UnknowingFool writes: Facebook has released specifications on their newest Open Rack-compatible hardware server they named Big Sur. It is for AI computing at a large scale. Using eight 300W GPU slots the server is touted to offer more efficient neural network training by using GPUs. The announcement reads in part: "We plan to open-source Big Sur and will submit the design materials to the Open Compute Project (OCP). Facebook has a culture of support for open source software and hardware, and FAIR has continued that commitment by open-sourcing our code and publishing our discoveries as academic papers freely available from open-access sites. We're very excited to add hardware designed for AI research and production to our list of contributions to the community.
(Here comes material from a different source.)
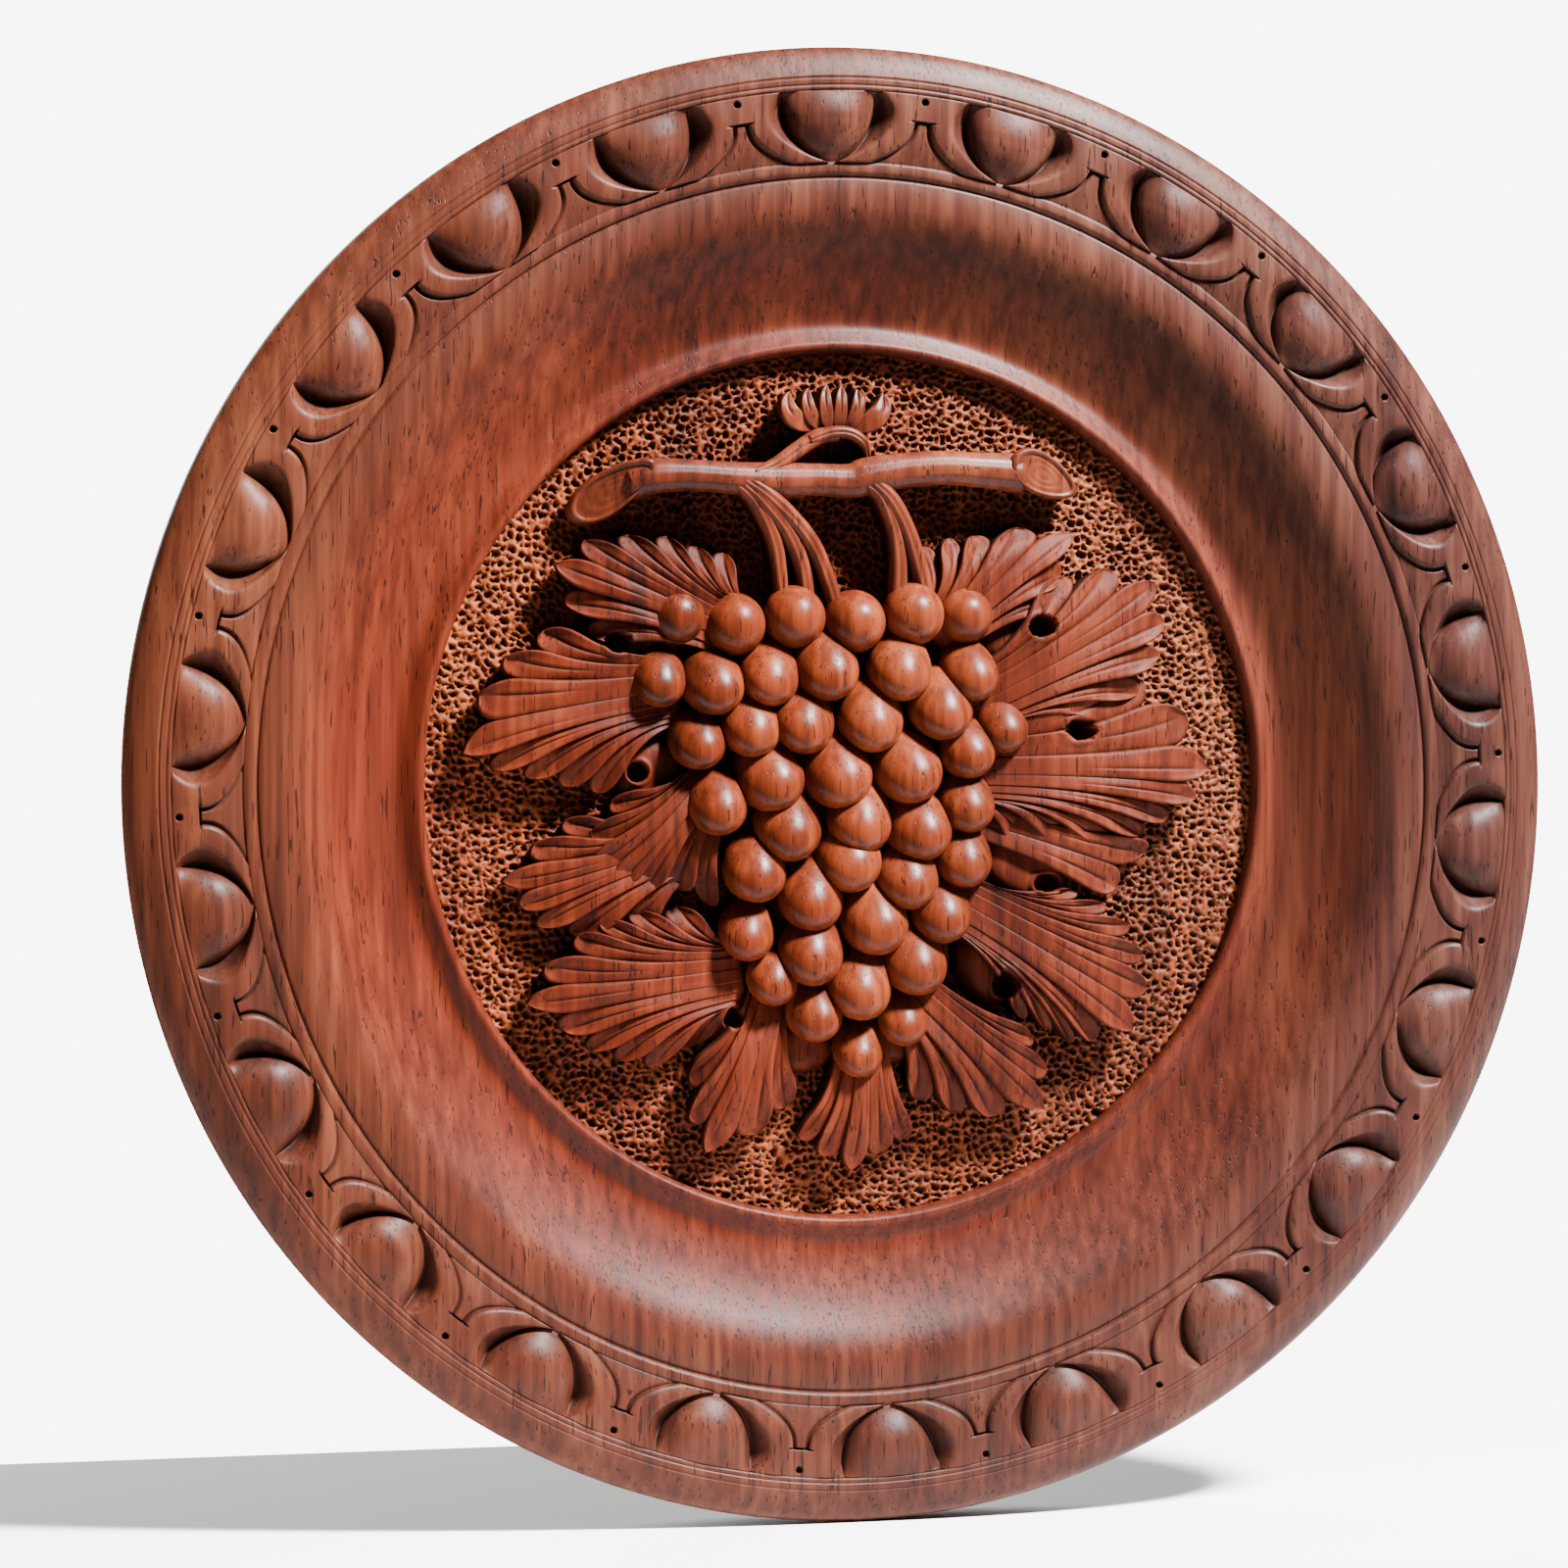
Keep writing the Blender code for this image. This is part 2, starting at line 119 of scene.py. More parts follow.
# Bunch of grapes: each row as its grapes' (x, z, diameter) in mm
BUNCH_CENTRE = (-4.0, -6.0)
BUNCH_HALF_SIZE = (50.0, 68.0)
GRAPE_CENTRE_HEIGHT = 25.4
BUNCH_RISE = 1.6
GRAPE_TILT = 0.42
GRAPE_TURN = 0.35
GRAPE_STRETCH = 1.28
GRAPE_GROWTH = 0.45
ROUND_GRAPE_TILT = 0.1
GRAPE_SEED = 4
GRAPE_RINGS = 22
GRAPE_SEGMENTS = 36
CORE_RISE = 11.0
CORE_STRIP = 9.0
OVAL_STEPS = 72
GRAPE_ROWS = (
    ((-47, 43, 14), (-32, 41, 15.5), (-16, 43, 15.5), (0, 42, 15.5), (16, 44, 15.5), (30, 44, 14)),
    ((-52, 27, 14), (-38, 26, 16), (-23, 28, 15.5), (-8, 30, 16.5), (12, 30, 16.5), (31, 29, 14.5)),
    ((-42, 11, 14), (-28, 15, 15.5), (-14, 16, 16), (4, 17, 17), (23, 20, 16.5), (40, 15, 13)),
    ((-37, -5, 15.5), (-23, 2, 17.5), (-5, 3, 18), (14, 4, 17.5), (30, 9, 14.5)),
    ((-18, -11, 17), (1, -9, 17), (17, -11, 17), (30, -5, 14.5)),
    ((-27, -22, 16), (-12, -29, 17), (-2, -19, 17), (14, -24, 16), (29, -19, 15)),
    ((-29, -38, 14), (-12, -43, 17), (5, -35, 17.5), (23, -33, 15.5)),
    ((-22, -50, 13), (-11, -59, 14), (1, -52, 17), (16, -46, 16.5)),
    ((13, -61, 12.5), (1, -69, 12.5)),
)

# Vine leaves: where the fingers meet, each finger's length in mm and heading in degrees from +X, then
# the leaf's own heading and its lift in mm
LEAVES = {
    "top_left": (
        (-38, 41),
        (19, 20, 25, 31, 39, 43, 38, 31),
        (76, 98, 116, 133, 147, 160, 173, 186),
        158,
        0.9,
    ),
    "left": (
        (-55, 24),
        (30, 37, 43, 50, 44, 37, 32, 29),
        (150, 167, 182, 199, 208, 218, 231, 246),
        188,
        0.4,
    ),
    "lower_left_under": (
        (-50, -18),
        (26, 33, 42, 39, 37, 30, 22),
        (160, 175, 189, 200, 210, 225, 250),
        198,
        -2.0,
    ),
    "lower_left_over": (
        (-44, -5),
        (19, 26, 30, 27, 25, 22, 27),
        (178, 196, 212, 229, 244, 265, 284),
        228,
        0.6,
    ),
    "bottom_left": (
        (-38, -50),
        (20, 26, 32, 36, 43, 48, 40, 36, 31, 27, 17),
        (112, 137, 151, 161, 175, 187, 199, 210, 222, 238, 262),
        187,
        0.3,
    ),
    "bottom": ((-26, -62), (21, 29, 35, 28, 23), (217, 234, 249, 273, 295), 248, -0.4),
    "bottom_middle": ((3, -70), (27, 28, 30, 26, 25), (233, 247, 265, 283, 300), 268, -0.6),
    "bottom_right": ((19, -56), (32, 39, 44, 36, 31, 26), (-18, -28, -41, -59, -73, -92), -43, 0.2),
    "lower_right": (
        (33, -33),
        (28, 36, 43, 48, 52, 54, 47, 44, 37, 31),
        (11, 3, -5, -14, -23, -36, -47, -52, -57, -65),
        -30,
        0.8,
    ),
    "right_under": ((36, -10), (46, 41), (-10, -25), -16, -2.4),
    "right": (
        (38, 4),
        (47, 56, 60, 57, 50, 45, 38, 29, 23),
        (32, 15, 0, -8, -16, -23, -33, -43, -65),
        0,
        0.2,
    ),
    "upper_right": ((40, 24), (34, 44, 52, 49, 45, 38, 30), (62, 48, 34, 22, 12, -1, -11), 28, 1.2),
    "top_right": ((29, 44), (20, 20, 21, 28, 39, 30, 28), (118, 96, 78, 55, 34, 20, 6), 46, -0.2),
}
# Drilled holes between the leaves, as (x, z, half width, half height)
LEAF_HOLES = (
    (-63, 36, 2.9, 2.4),
    (-57, 3, 2.4, 2.4),
    (-32, -60, 2.2, 2.4),
    (50, 41, 3.2, 2.5),
    (61, 14, 3.2, 2.5),
    (53, -26, 3.2, 2.2),
    (41, -52, 2.6, 3.2),
)
LEAF_HOLE_FLOOR = 17.0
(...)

We want to make it a lot easier for AI researchers to share techniques and technologies. As with all hardware systems that are released into the open, it's our hope that others will be able to work with us to improve it. We believe that this open collaboration helps foster innovation for future designs, putting us all one step closer to building complex AI systems that bring this kind of innovation to our users and, ultimately, help us build a more open and connected world."

2 of 56 comments (clear)

  1. The AI fanatics must be getting really desperate by gweihir · · Score: 3, Insightful

    Calling neural nets "AI" is about as far removed from what that term implies as possibly without leaving the area of classificators. The only thing neural nets do is if you show them enough examples from a specific thing, they eventually have a good chance to recognize other instances of that thing. No intelligence involved, just pattern matching were you can train the patterns instead of having to configure them.

    --
    Most ACs are not even worth the keystrokes to insult them. Be generically insulted by this and ignored otherwise.
  2. Re: The AI fanatics must be getting really despera by joaommp · · Score: 4, Insightful

    Isn't that exactly how our brains work? Hmmm... I wonder why they call them "neural nets"... Isn't it reasonable, then, to regard it as a (even if very primitive) form of artificial intelligence, or at least, a component of it?